Suppose as a thought experiment that the government made room for its own consumption entirely through debt issues rather than taxes. That is to say, it reduced private consumption by soaking up private money through bonds, rather than coercing surrender of taxes. Supposing that the state soaks up one third of economic production, it has to persuade everyone else to part with that much in the form of savings, which would be, say, 4 to 5 trillion of deficit per year in the US.

Doing that kind of persuading would be very difficult, requiring an ever-increasing interest rate, or liberty bond propaganda, or frank coercion. Likewise, keeping all that money out of circulation indefinitely (to prevent inflation, thus implying ever-rising debt) would also eventually require coercion, amounting eventually to taxation, in essence.

The enormous coercion and interest rate issues aside, this would be an effective way to make space for government consumption, accumulating ever-rising mountains of public debt, with each person getting notionally wealthy in government bonds that they are not allowed to spend. The issue is purely whether it could be done voluntarily. And the central signal of that in the current normal regime is the interest rate and inflation rate, which are both low, thus permitting more of the same.

Stuart Staniford said...

Burk: I certainly agree that the analysis has to be highly country specific - the Reinhart/Rogoff data makes that very clear, and we know Greece is getting in big trouble at much less than 2X GDP. That's why I clarified that I was asking specifically in the US context.

I'm not sure inflation or unemployment are very good guides in that they are concurrent indicators of a problem, not leading indicators. I think we should run public finances in a way that we have some margin for error - we can absorb a major unexpected shock without triggering a sovereign debt crisis. As the Greek crisis makes clear, a country can experience the equivalent of a run on its public debt, and this can arise pretty rapidly.

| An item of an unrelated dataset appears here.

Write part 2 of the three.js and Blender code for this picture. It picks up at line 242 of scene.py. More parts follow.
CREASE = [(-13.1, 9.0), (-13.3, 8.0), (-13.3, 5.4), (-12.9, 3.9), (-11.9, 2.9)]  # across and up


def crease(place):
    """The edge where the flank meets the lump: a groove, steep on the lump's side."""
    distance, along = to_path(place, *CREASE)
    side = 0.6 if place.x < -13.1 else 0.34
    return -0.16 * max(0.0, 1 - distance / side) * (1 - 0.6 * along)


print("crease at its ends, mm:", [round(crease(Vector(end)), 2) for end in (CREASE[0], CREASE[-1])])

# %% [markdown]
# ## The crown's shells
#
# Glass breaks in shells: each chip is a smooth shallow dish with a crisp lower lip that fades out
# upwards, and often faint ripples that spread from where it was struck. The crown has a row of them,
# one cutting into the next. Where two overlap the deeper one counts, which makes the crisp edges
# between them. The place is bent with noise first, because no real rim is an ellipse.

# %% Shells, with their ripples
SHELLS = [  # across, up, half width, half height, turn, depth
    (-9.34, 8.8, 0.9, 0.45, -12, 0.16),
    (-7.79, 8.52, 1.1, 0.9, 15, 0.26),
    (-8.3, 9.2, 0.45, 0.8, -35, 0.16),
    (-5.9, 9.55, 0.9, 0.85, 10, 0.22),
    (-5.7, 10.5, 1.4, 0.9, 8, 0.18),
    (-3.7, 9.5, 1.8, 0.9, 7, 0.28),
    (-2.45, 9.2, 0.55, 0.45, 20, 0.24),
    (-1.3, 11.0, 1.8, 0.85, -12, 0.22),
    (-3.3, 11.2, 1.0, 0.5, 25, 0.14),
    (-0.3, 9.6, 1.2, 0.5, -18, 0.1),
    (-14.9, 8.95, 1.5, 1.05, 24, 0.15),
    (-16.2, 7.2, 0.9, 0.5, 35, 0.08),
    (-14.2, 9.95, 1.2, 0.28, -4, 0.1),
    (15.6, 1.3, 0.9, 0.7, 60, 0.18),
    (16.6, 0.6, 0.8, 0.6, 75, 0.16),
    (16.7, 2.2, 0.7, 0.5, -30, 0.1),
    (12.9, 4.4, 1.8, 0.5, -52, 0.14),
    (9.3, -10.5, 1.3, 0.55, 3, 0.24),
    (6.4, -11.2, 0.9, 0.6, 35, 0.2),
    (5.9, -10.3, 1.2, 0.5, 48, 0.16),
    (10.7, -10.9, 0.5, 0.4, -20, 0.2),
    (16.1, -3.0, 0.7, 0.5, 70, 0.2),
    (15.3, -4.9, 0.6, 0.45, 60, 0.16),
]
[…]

Certainly, I agree that my criteria are subjective - I think necessarily so. In the end, debt default is a political act - governments decide to default because that becomes less politically painful than doing what it would take to keep managing the debt. And the confidence of investors is likewise very much a matter of mass psychology etc. So it's never going to be a matter of precise mathematical formulae. Still, I'll try to make my thoughts a little clearer in the morning.

Burk said...

But Greece's euro-denominated debt has very little to do with our dollar-denominated debt. The proper analogy is to California's dollar-denominated debt. California can't inflate its debt away or alter its exchange rate vs Ohio- we are very constricted in that respect, as is Greece.

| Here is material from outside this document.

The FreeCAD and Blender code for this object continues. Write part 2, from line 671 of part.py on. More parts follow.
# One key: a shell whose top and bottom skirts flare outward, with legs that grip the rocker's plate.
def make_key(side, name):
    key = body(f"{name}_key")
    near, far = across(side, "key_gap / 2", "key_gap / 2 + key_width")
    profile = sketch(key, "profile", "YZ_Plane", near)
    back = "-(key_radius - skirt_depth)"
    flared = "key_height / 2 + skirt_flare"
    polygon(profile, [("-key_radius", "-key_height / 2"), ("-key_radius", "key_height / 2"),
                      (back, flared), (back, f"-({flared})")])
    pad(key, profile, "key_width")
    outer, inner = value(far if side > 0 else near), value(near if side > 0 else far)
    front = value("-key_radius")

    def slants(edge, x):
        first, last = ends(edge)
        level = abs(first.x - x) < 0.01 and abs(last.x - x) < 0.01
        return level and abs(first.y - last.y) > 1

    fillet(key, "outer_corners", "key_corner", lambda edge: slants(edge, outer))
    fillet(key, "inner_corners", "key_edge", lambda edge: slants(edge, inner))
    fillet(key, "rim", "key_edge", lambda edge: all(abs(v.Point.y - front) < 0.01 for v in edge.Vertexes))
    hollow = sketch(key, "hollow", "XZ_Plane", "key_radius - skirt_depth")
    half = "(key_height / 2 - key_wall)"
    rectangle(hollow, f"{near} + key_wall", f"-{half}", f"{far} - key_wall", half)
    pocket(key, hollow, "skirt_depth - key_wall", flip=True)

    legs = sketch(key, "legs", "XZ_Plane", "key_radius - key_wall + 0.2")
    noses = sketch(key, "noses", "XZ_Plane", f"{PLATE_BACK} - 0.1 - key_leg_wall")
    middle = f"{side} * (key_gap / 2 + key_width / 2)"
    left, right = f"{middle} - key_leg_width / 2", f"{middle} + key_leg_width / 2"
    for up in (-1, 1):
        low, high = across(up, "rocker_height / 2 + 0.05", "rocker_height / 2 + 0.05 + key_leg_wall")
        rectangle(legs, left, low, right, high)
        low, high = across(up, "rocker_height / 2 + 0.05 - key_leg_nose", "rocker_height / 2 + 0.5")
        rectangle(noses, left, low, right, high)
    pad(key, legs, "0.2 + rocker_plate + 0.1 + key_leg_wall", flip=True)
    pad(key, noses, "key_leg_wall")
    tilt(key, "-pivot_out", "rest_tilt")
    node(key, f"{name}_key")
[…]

I agree that the Federal debt comes up against ultimately political limits. The pain point of that limit is the interest rate buyers are willing to accept. While Greece and California are begging people to buy its debt, the US is not begging at all. Nor is Japan.

As for future risks, these also differ fundamentally between the constrained Greece/California situation and the far more powerful US/Japan situation, I think. It would take a long time to tease out these critical differences from the mishmash of the Rogoff data set.

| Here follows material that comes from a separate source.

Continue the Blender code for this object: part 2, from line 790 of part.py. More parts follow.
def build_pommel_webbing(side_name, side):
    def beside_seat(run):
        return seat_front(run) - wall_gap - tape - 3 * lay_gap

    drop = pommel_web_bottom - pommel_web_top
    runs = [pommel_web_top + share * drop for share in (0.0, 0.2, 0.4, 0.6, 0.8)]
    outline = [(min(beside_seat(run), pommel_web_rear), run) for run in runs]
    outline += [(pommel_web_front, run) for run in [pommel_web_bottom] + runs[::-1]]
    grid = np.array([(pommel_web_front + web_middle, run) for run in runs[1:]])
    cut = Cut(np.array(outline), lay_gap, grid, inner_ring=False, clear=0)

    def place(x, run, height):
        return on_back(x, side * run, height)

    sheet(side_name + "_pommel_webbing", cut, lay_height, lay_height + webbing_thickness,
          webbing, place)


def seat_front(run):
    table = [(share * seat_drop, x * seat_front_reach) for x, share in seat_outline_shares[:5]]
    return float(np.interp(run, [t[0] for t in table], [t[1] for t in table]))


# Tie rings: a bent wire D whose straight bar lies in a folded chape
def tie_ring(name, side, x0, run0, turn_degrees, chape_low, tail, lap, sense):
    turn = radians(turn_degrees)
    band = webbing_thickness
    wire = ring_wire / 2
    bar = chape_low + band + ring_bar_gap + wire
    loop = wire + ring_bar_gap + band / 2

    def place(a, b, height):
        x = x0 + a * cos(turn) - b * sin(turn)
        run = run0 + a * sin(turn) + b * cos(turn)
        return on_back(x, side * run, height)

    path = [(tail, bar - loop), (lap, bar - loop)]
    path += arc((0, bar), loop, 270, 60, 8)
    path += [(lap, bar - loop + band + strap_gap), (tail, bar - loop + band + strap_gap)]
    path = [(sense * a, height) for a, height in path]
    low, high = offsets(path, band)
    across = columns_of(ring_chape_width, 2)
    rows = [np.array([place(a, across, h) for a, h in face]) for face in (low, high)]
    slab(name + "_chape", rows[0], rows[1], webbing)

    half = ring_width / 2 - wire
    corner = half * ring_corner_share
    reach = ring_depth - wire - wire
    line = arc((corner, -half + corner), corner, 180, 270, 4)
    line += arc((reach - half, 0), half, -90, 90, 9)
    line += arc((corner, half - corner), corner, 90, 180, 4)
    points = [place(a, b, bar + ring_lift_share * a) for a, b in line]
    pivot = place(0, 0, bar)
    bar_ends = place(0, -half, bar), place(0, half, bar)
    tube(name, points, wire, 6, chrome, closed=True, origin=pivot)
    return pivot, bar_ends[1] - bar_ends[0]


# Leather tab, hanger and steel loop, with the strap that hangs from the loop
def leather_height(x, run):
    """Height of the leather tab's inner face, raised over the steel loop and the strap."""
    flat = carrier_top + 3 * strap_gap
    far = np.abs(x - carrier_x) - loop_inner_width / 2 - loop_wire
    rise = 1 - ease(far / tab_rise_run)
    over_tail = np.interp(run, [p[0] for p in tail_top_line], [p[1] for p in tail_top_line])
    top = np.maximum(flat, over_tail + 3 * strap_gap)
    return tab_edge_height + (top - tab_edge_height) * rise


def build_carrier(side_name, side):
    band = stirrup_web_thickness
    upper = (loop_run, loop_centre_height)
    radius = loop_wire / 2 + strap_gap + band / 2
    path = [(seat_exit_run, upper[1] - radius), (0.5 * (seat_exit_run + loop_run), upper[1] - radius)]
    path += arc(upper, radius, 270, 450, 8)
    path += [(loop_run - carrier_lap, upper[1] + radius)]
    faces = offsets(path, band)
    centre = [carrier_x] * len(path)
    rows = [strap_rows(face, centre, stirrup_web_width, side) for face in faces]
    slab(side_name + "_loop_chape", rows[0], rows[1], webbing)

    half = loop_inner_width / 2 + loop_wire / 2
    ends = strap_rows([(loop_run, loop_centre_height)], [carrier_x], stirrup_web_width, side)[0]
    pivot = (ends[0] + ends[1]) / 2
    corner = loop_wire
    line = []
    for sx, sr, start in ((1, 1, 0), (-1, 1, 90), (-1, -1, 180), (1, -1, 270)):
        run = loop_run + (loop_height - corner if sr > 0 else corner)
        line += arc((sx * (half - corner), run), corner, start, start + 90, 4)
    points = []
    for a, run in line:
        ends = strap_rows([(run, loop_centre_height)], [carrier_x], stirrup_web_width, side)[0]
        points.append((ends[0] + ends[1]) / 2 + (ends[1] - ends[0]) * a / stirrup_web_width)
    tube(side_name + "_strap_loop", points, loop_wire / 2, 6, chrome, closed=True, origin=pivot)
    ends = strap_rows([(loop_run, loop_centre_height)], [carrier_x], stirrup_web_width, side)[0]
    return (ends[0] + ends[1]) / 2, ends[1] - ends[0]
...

Japan has not had inflation pressure on its currency despite what you would call huge debt levels. And I believe this is because they have not been aggressive enough! They really should have done more fiscal spending without debt offsets- that would have been the way to use their fiat currency power to directly fight deflation, which has been extremely painful for them (in addition to better bank policy, etc.).

But like in the US, they apparently have an antiquated mindset that all their government spending has to be "funded" through either taxes or debt and the like. So they continue to suffer from inadequate aggregate demand. The case of Japan is highly instructive, warning us away from hysteria related to any particular "bad" level of public debt, unrelated to other factors.

And unemployment.. that is a good metric for inverse inflation pressure, since inflation is likely to be low when resources such as labor are slack. For my part, I still don't fully understand stagflation as far as the theory goes ... I need to work on that some more.